By Caroline Trowbridge - | Oct 1, 2003

A 35-year-old Tonganoxie woman faces 33 criminal charges in what the Kansas securities commissioner alleges was a $1.2 million Ponzi scheme that defrauded eight area investors.

Carla Jean Meyer Senger is charged with illegally selling securities between June 1999 and September 2000 and selling securities as an unregistered broker during that same time period. She also faces 31 counts of using false or misleading statements to sell stocks, limited partnership interests and investment contracts to eight northeast Kansas residents.

  • Ponzi schemes are a type of illegal pyramid scheme named for Charles Ponzi, who duped thousands of New England residents into investing in a postage stamp speculation scheme back in the 1920s.
  • Ponzi told investors that he could provide a 40 percent return in just 90 days compared with 5 percent for bank savings accounts.
  • Ponzi was deluged with funds from investors. Though a few early investors were paid off to make the scheme look legitimate, an investigation found Ponzi had only purchased about $30 worth of the international mail coupons.

“We are alleging a scheme of approximately $1.2 million, but because of the Ponzi scheme, the amount of the loss is approximately $358,000,” said Fran Brunner, associate general counsel in the state’s securities commissioner’s office, which filed the charges. “There was recycled money.”

In a Ponzi scheme, early investors in a venture are paid with investments from later investors.

“Basically, she would offer to sell a security or a stock to someone and then she would not actually purchase that stock,” Brunner said. “She told folks that she was a stock broker or she had been a broker-dealer, and she was not.”

A preliminary hearing is set for Nov. 19 in Leavenworth County District Court.
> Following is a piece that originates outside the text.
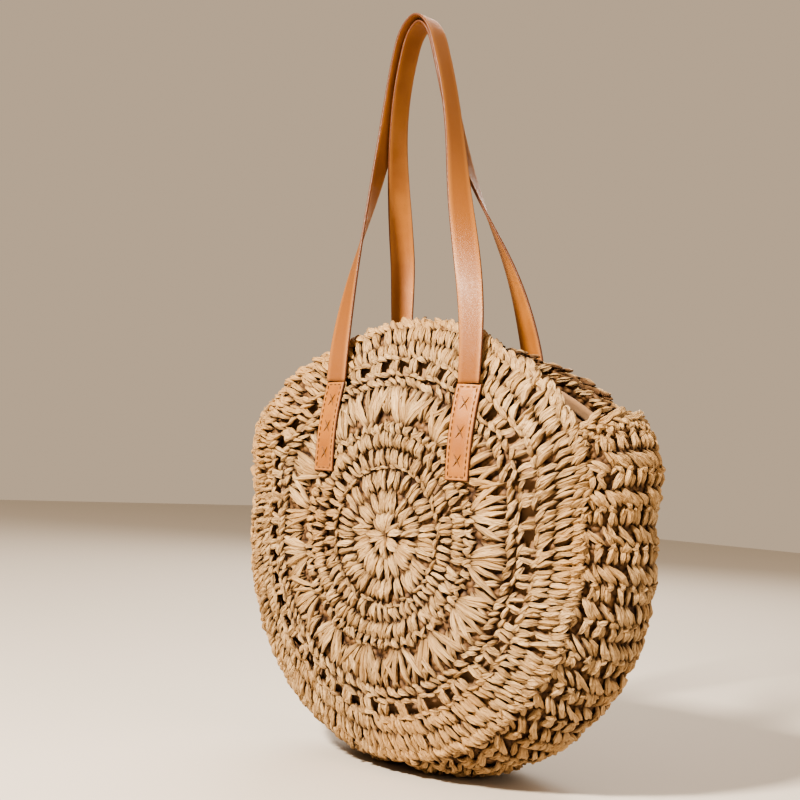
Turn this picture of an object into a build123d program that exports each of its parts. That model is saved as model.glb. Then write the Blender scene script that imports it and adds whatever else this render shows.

Senger appeared in court last week and is free on bond, according to officials with the Leavenworth County jail.

Brunner said the securities commissioner took administrative action against Senger in October 2001. That action ordered Senger and Business Concepts to stop violating the state’s securities laws.

If Senger is found guilty, Brunner said, she could face up to 38 months in prison.

“I know that sounds crazy, when you have 33 counts,” she said.

But the state’s sentencing guidelines dictate the maximum amount of jail time that a judge can hand down. Because some of the allegations involve $25,000 or more, Brunner said, the case is a “presumptive prison case.”

“The judge starts from the assumption that she goes to jail,” Brunner said. “She has to show the judge that she shouldn’t go to jail.”

In the complaint that Brunner filed:

  • Eight victims are listed. One is from Tonganoxie; three are from Basehor; two are from Overland Park; one is from Edgerton; and one is from Shawnee.
  • Senger allegedly made false statements to the victims between July 1999 and August 2000.
  • Senger also is known by several other names, including Carla Jean Garry-Meyer, Carla Jean Garry and Carla Jean Meyer, according to court documents.